Peppered Beef Sandwiches, with Havarti, Arugula, and Caper Onion Mayonnaise

On some special Saturday, try this recipe for a really delicious sandwich. It’s inspired by a recipe from Nancy Silverton, but there are endless ways to make this your own. Spice it up with pepper jack or cheddar cheese, add a sweet onion or tomato slice, change the lettuce, add a slice of bacon or some sautéed mushrooms…anything goes with this wonderful peppered beef.

Peppered Beef Sandwiches, with Havarti, Arugula, and Caper Onion Mayonnaise

Serves 4

For the beef

8 ounces filet mignon
1 teaspoon kosher salt
2 tablespoons of good quality coarsely ground pepper
1 tablespoon vegetable oil
Extra-virgin olive oil for brushing on the meat
1 Loaf ciabbata bread (or 8 slices of any bread you prefer)
About 2 cups of arugula, rinsed and dried
4 slices of Havarti cheese
Caper Onion Mayonnaise (see below)

Salt the filet on both sides.

Spread the black pepper on a plate and stir to combine. Press each side of the filet into the pepper, so that it’s evenly coated.
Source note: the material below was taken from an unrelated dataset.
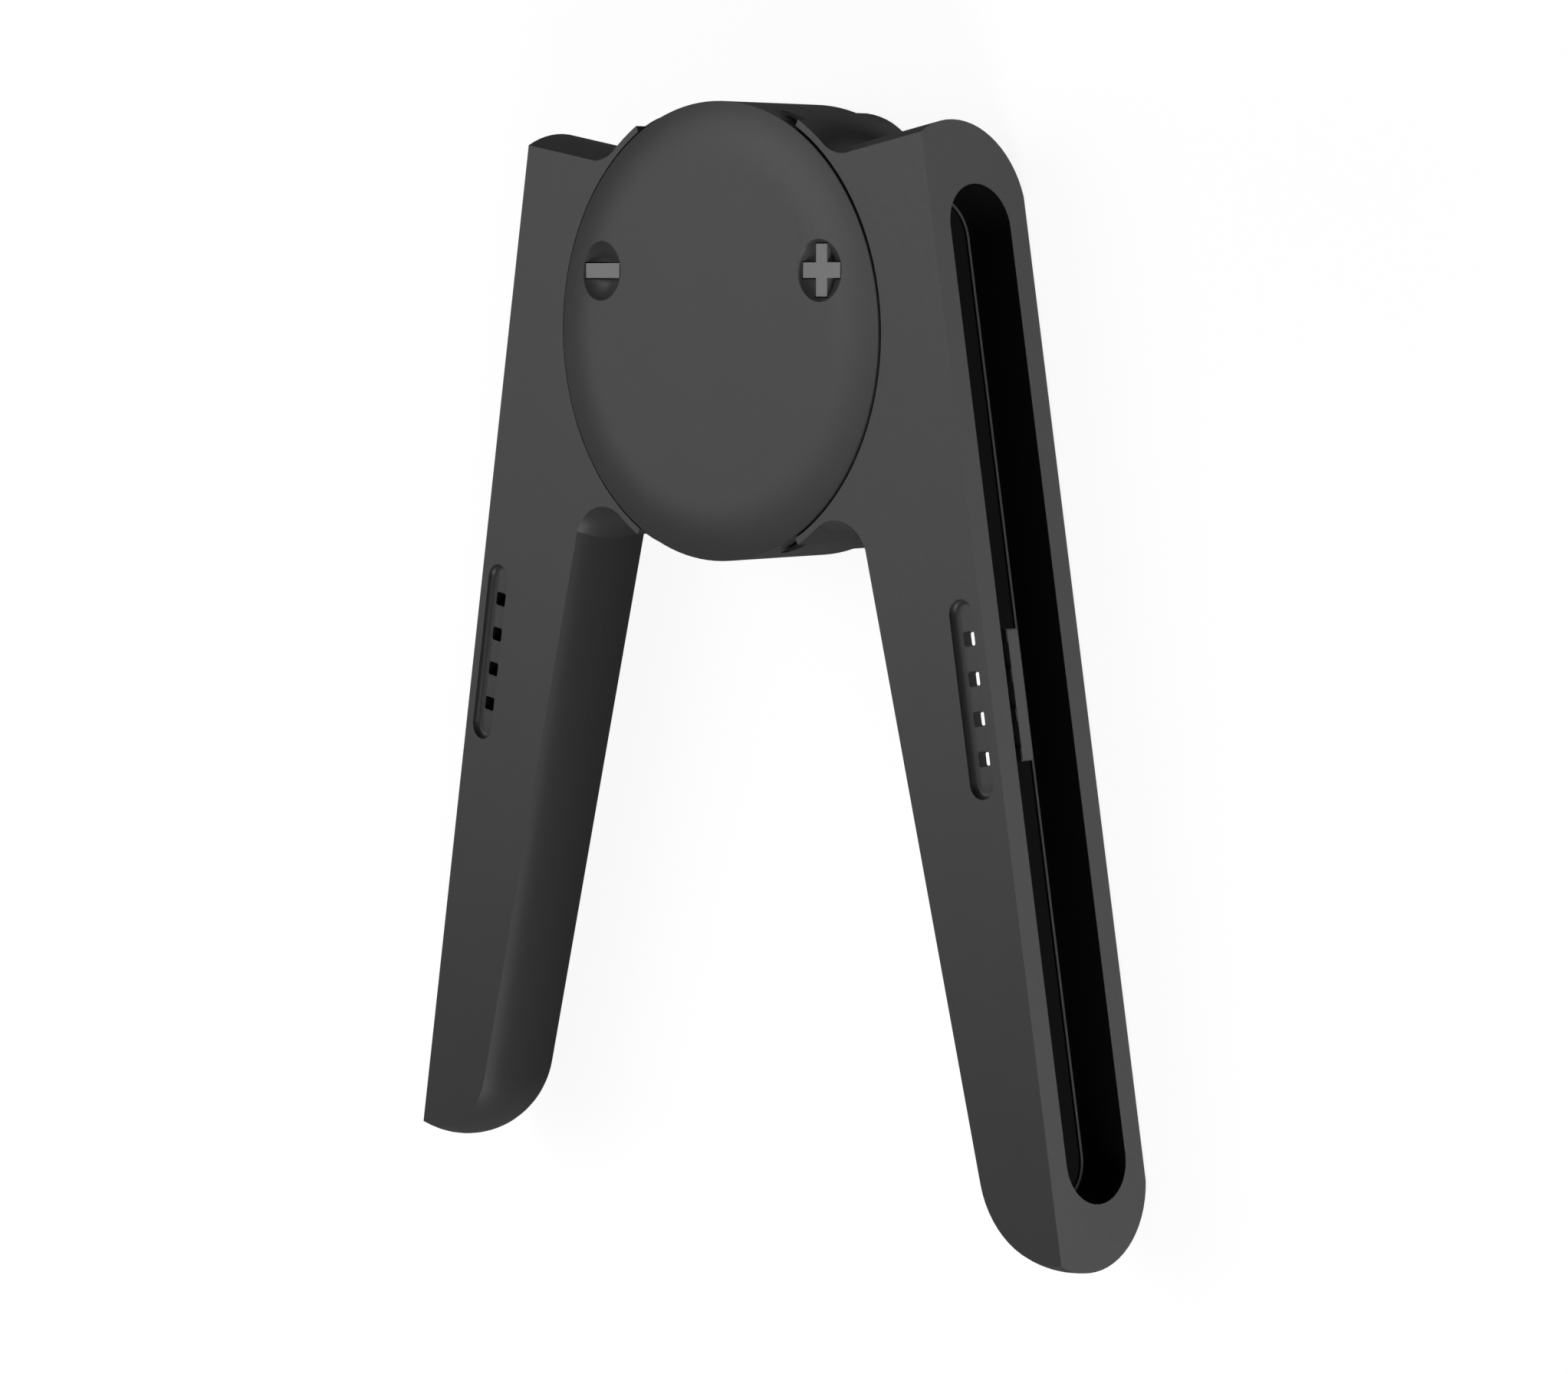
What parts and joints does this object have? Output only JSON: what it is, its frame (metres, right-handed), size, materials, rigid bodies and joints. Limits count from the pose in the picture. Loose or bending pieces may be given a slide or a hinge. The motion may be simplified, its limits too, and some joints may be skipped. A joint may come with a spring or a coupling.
{
  "type": "controller grip",
  "caption": "Round hub with two splayed, hinged arms, each with a long pocket for a controller half; a minus and a plus button in finger dishes; light windows in the arms.",
  "frame": {"origin": "on the hub's axis, in the flat back face that the grip lies on", "axes": "+X to the right and +Y up along the grip, seen from the front; +Z out of the front"},
  "size_m": [0.091, 0.107, 0.0142],
  "materials": {
    "hub_plastic": "fine matt texture",
    "arm_plastic": "fine matt texture",
    "floor_plastic": "satin",
    "key_plastic": "satin",
    "guide_plastic": "frosted, light passes through",
    "board": "solder mask",
    "silicone": "soft matt",
    "pin_steel": "ground",
    "washer_nylon": "smooth",
    "spring_steel": "stamped",
    "screw_steel": "black zinc"
  },
  "bodies": {
    "hub": {"hub_front_cover": "hub_plastic", "hub_back_cover": "hub_plastic", "hinge_spindle": "pin_steel", "friction_washer": "washer_nylon", "wave_washer": "spring_steel", "button_board": "board", "minus_dome": "silicone", "plus_dome": "silicone", "cover_screws": "screw_steel", "board_screws": "screw_steel"},
    "left_arm": {"left_arm": "arm_plastic", "left_floor_plate": "floor_plastic", "left_light_guide": "guide_plastic", "left_plate_screws": "screw_steel"},
    "right_arm": {"right_arm": "arm_plastic", "right_floor_plate": "floor_plastic", "right_light_guide": "guide_plastic", "right_plate_screws": "screw_steel"},
    "minus_button": {"minus_button": "key_plastic"},
    "plus_button": {"plus_button": "key_plastic"}
  },
  "joints": [
    {"name": "left_arm_hinge", "type": "hinge", "parent": "hub", "child": "left_arm", "pos_m": [0, 0, 0.0071], "axis": [0, 0, 1], "range_deg": [0, 10]},
    {"name": "right_arm_hinge", "type": "hinge", "parent": "hub", "child": "right_arm", "pos_m": [0, 0, 0.0051], "axis": [0, 0, -1], "range_deg": [0, 10]},
    {"name": "minus_slide", "type": "slide", "parent": "hub", "child": "minus_button", "axis": [0, 0, -1], "range_m": [0, 0.0005], "stiffness_N_per_m": 1500, "springref_m": -0.0003, "deforming": ["minus_dome"]},
    {"name": "plus_slide", "type": "slide", "parent": "hub", "child": "plus_button", "axis": [0, 0, -1], "range_m": [0, 0.0005], "stiffness_N_per_m": 1500, "springref_m": -0.0003, "deforming": ["plus_dome"]}
  ]
}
In a small cast-iron or heavy-duty skillet, heat the vegetable oil over high heat. When the oil is very hot and almost smoking, sear the beef about a minute on each side, until it releases from the pan and is nicely browned. Remove from the pan to a plate and refrigerate until cold. Using a sharp knife, slice the beef, against the grain, into ¼ inch thick slices. Brush both sides of each slice with olive oil, and place them all between 2 sheets of plastic wrap. Use a mallet or a meat tenderizer to gently pound each piece until it’s 1/8 inch thick.

To assemble the sandwiches: Spread about 2 tablespoons of the caper mayonnaise over each slice of bread. Place 2 slices of beef over each half, top with a slice of cheese, a handful of arugula and about 2 slices more of beef. Top and slice.

Caper Onion Mayonnaise

Makes 1 cup

1 Cup Mayonnaise
2 tablespoons capers, rinsed and chopped
3 tablespoons, red onion, chopped
1 tablespoon lemon juice

Stir together and chill until needed.